The Spaghetti 100 is an event hosted by the Capital City Cyclists of Tallahassee, Florida, benefiting several charities relating to children’s cycling. 2015 marked the 32nd running of the event, which features rides on paved and dirt / gravel surfaces. The dirt variant encompasses the beautiful canopied clay roads in the Red Hills plantation country of north Florida and southern Georgia.
Three of four years ago, Jack Tomassetti decided the 100 mile paved and 62 mile dirt epic rides would compete for the “Tallahassee World Championship” jersey – a homage to the real deal. Even though the weekend’s events are touted as rides, we all know when a large group of cyclists congregates, with a jersey up for grabs, things can become competitive…
The exact number of entrants for the 2015 edition of the Dirt Epic is unknown, but I (JOM) will hazard a guess and say about 40 riders. The Gravel Cyclist crew fielded six riders – K-Dogg (two-time winner), JOM, Pfaff Daddy, Jimbo, The Headmaster and last year’s winner of the Dirt Epic race, Pfaff Junior (Pfaff Daddy’s son). Missing was the 7th member, Dr. Pain, out with a broken / knackered thumb, which temporarily resides in a cast.
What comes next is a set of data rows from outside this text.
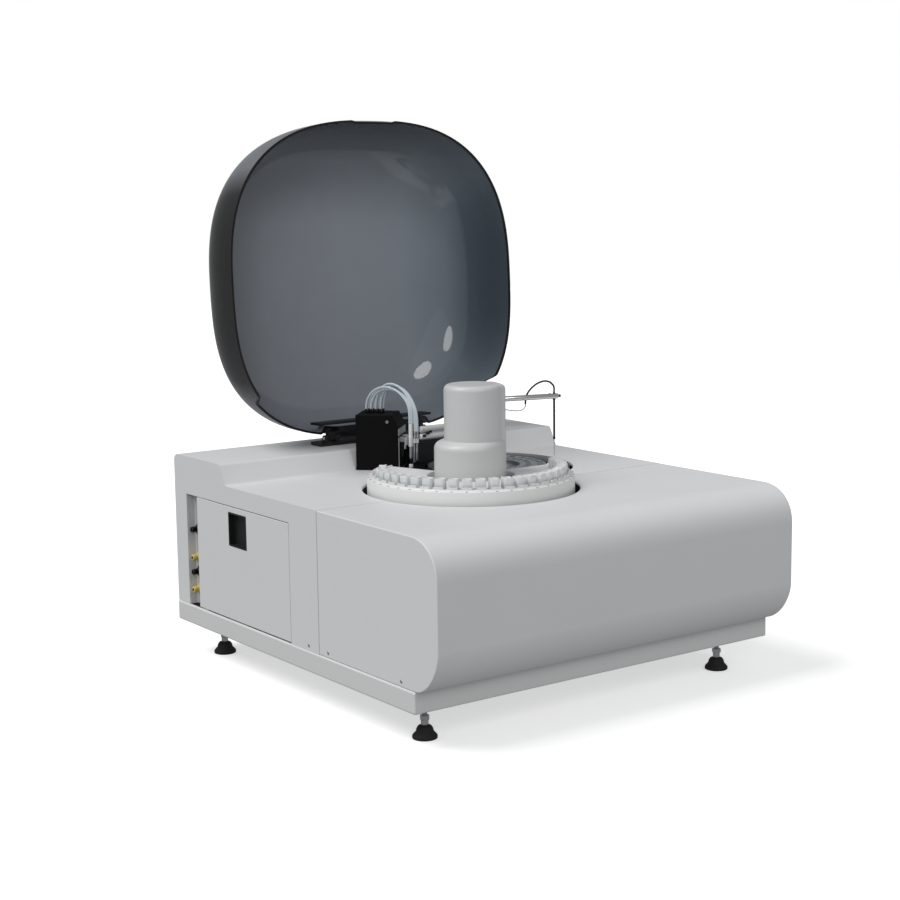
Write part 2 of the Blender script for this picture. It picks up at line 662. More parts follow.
kept_shapes = {
    cast_alloy: ("turret_mast", "power_supply"),
    steel: ("hinge_pin", "rotor_shaft", "motor_pulley", "door_hinge_rod"),
    matte_black: ("hinge_plate", "hinge_yoke", "hinge_base", "well_liner", "power_inlet", "rocker_switch",
                  "fan_rotor"),
    motor_grey: ("lift_carriage", "rotor_motor", "swivel_motor", "chassis", "syringe_pump"),
    powder_coat: ("connector_panel", "rear_panel"),
    rubber: ("drive_belt",),
    board_green: ("main_board",),
}
for material, names in kept_shapes.items():
    for name in names:
        target = bpy.data.objects[name]
        target.data.materials.clear()
        target.data.materials.append(material)
print("solids that keep their shape", sum(len(names) for names in kept_shapes.values()))

# %% [markdown]
# The floor is plain white paper. It glows a little, so that it stays as white as the backdrop, and it
# sends no light up, because in the photograph the underside of the nose is the darkest part.
# %% Floor
FLOOR_HALF = 9000.0
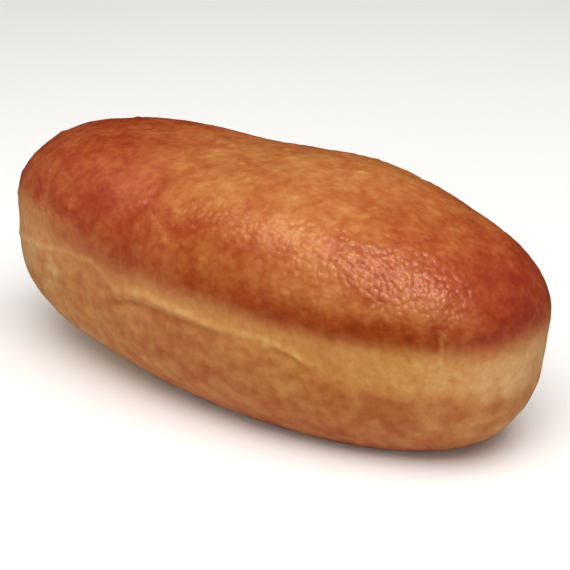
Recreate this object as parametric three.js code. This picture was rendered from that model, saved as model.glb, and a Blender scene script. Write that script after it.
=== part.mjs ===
// A plain bar doughnut: one bar of yeast dough, fried first on one face and then on the other.
// It is a single solid. Its crown and its belly meet all round the sides at the proof line, the
// level at which the bar floated in the oil, and the bar rests on a patch pressed flat under it.
//
// Millimetres, +Z up, X along the bar. The origin lies under the middle of the bar's box, on the
// surface that the bar rests on.

import * as THREE from "three";
import { mergeVertices } from "three/addons/utils/BufferGeometryUtils.js";

// Driving dimensions
const LENGTH = 140;
const WIDTH = 61.8; // at mid length, across the proof line
const CROWN_RISE = 27.5; // from the proof line to the top, away from the waist
const BELLY_DROP = 33.6; // from the proof line to the bottom, before the bar was pressed flat
const PRESSED_SHARE = 0.92; // of the belly's drop that is left above the resting surface
const PRESSED_EDGE = 1.5; // the rounding between the belly and the resting patch, up and down

// How the bar differs from a plain ellipsoid. A squareness of 2 is an ellipse, and more is squarer.
const PLAN_SQUARENESS = 2.4;
const CROWN_SQUARENESS = 2.65; // in section
const BELLY_SQUARENESS = 2.95;
const DOME_BLEND = 6; // how sharply one dome's squareness gives way to the other's
const WIDTH_BARREL = -0.06; // both ends are this share narrower

// The shallow waist across the crown, as shares of half the length
const WAIST = { centre: -0.24, halfWidth: 0.35, depth: 0.15 };
const CROWN_SLOPE = 0.02; // the crown's gain in height towards the right end, as a share

// The proof line's height along the bar, as a cubic in the share of half the length
const PROOF_LINE = { slope: -4.6, bow: -1.8, twist: 2.3 };

const GRID = 20; // squares along each edge of the starting cube

const CRUST_COLOUR = 0xb8642f;
const CRUST_ROUGHNESS = 0.5;

/** A value that runs from a to b as t runs from well below 0 to well above it. */
function handOver(a, b, t) {
  return a + (b - a) * (0.5 + 0.5 * Math.tanh(t));
}

/** The proof line's height at a share x of half the length, measured from mid length. */
function proofLine(x) {
  return x * (PROOF_LINE.slope + x * (PROOF_LINE.bow + x * PROOF_LINE.twist));
}

/** How tall the crown is at a share x of half the length, as a share of its full rise. */
function crownShare(x) {
  const fromWaist = (x - WAIST.centre) / WAIST.halfWidth;
  return 1 + CROWN_SLOPE * x - WAIST.depth * Math.exp(-(fromWaist ** 2));
}

/** How wide the bar is at a share x of half the length, as a share of its width at mid length. */
function widthShare(x) {
  return 1 + WIDTH_BARREL * x ** 2;
}

/** Rounds the height z off onto the flat resting patch at the given floor. */
function pressFlat(z, floor) {
  const into = z - floor + PRESSED_EDGE;
  if (into <= 0) return floor;
  if (into < 2 * PRESSED_EDGE) return floor + into ** 2 / (4 * PRESSED_EDGE);
  return z;
}

/** The point of the bar's skin that lies in a direction from its heart. */
function skinPoint(direction) {
  const { x: dx, y: dy, z: dz } = direction;
  const plan = PLAN_SQUARENESS;
  const section = handOver(BELLY_SQUARENESS, CROWN_SQUARENESS, DOME_BLEND * dz);
  const across = Math.abs(dx) ** plan + Math.abs(dy) ** plan;
  const reach = (across ** (section / plan) + Math.abs(dz) ** section) ** (-1 / section);
  const x = dx * reach;
  const y = dy * reach;
  const z = dz * reach;
  const lift = z > 0 ? CROWN_RISE * crownShare(x) : BELLY_DROP;
  return new THREE.Vector3(
    (LENGTH / 2) * x,
    (WIDTH / 2) * widthShare(x) * y,
    pressFlat(proofLine(x) + lift * z, -BELLY_DROP * PRESSED_SHARE),
  );
}

/** The bar's skin: a cube's even grid of squares, blown out to the shape of the dough. */
function doughnutGeometry() {
  const cube = new THREE.BoxGeometry(2, 2, 2, GRID, GRID, GRID);
  cube.deleteAttribute("normal");
  cube.deleteAttribute("uv");
  const skin = mergeVertices(cube);
  const points = skin.getAttribute("position");
  for (let i = 0; i < points.count; i++) {
    const corner = new THREE.Vector3().fromBufferAttribute(points, i);
    // The tangent spreads the squares evenly over the ball that the cube becomes.
    const even = ["x", "y", "z"].map((axis) => Math.tan((corner[axis] * Math.PI) / 4));
    const point = skinPoint(new THREE.Vector3(...even).normalize());
    points.setXYZ(i, point.x, point.y, point.z);
  }
  skin.computeBoundingBox();
  const { min, max } = skin.boundingBox;
  skin.translate(-(min.x + max.x) / 2, -(min.y + max.y) / 2, -min.z);
  skin.computeVertexNormals();
  return skin;
}

const crust = new THREE.MeshStandardMaterial({
  color: CRUST_COLOUR,
  roughness: CRUST_ROUGHNESS,
  metalness: 0,
});

const doughnut = new THREE.Mesh(doughnutGeometry(), crust);
doughnut.name = "doughnut";

const part = new THREE.Group();
part.add(doughnut);

export default part;
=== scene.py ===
# %% [markdown]
# # A plain bar doughnut
#
# A bar of yeast dough rises, then floats in hot oil, first on its belly and then on its crown.
# The side that is under the oil browns. The level at which the bar floats is covered for the
# shortest time, so it stays as a pale band all round the sides, which bakers call the proof line.
#
# The real thing is one piece, so it is one mesh here. The frame holds the solid that is weighed and
# dropped in the simulation. It stays as it is, and gives this script its size.

# %% Load the frame
import math

import bmesh
import bpy
import numpy as np
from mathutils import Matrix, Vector, noise


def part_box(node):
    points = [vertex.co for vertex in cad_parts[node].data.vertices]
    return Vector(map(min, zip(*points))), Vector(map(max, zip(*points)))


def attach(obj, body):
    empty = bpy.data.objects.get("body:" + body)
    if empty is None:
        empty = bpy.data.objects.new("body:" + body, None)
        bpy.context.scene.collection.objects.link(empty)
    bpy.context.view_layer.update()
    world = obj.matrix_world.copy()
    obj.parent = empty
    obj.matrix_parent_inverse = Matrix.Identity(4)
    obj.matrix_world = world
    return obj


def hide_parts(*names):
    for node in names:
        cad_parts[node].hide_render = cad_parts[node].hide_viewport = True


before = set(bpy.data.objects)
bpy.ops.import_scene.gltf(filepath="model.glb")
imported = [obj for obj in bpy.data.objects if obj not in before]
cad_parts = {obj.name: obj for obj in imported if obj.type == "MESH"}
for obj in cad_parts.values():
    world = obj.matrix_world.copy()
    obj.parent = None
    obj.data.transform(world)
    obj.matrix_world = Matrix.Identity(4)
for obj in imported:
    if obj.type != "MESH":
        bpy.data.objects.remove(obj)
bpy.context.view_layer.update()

MM = 0.001  # one millimetre in Blender's metres

low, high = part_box("doughnut")
LENGTH = (high.x - low.x) / MM
WIDTH = (high.y - low.y) / MM
HEIGHT = (high.z - low.z) / MM
print(f"the bar measures {LENGTH:.1f} x {WIDTH:.1f} x {HEIGHT:.1f} mm")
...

Weather for the November 7, 2015 event was a complete contrast to the 2014 edition. Gone were the temperatures in the low 30’s Fahrenheit, replaced by the heat and humidity of low 70’s F around ride start, climbing into the 80’s F as the day went on.
Also making an appearance on dirt and gravel roads for the first time, was Magda of the Delafina Women’s Racing Team out of Jacksonville, Florida. Magda advised us post event she loved the experience, and will return for more in the future!
The First Hour
Several known riders local to Tallahassee were in attendance, including Jon Mason of Buckler Skincare fame (think handcrafted embrocation and chamois cream, and you get the picture).
Jimmy Railey, part-time resident of Florida and full-time bad arse was there, as well as the lads / lady from Team Truly Spokin / Pensacola Off-Road Cyclists team (referred to as Team TS for the remainder of this article), and fellow Gainesville-Florida-ites, 352 Racing, with Terry (we don’t have a nickname for him yet), Fake Todd and Jackrabbit.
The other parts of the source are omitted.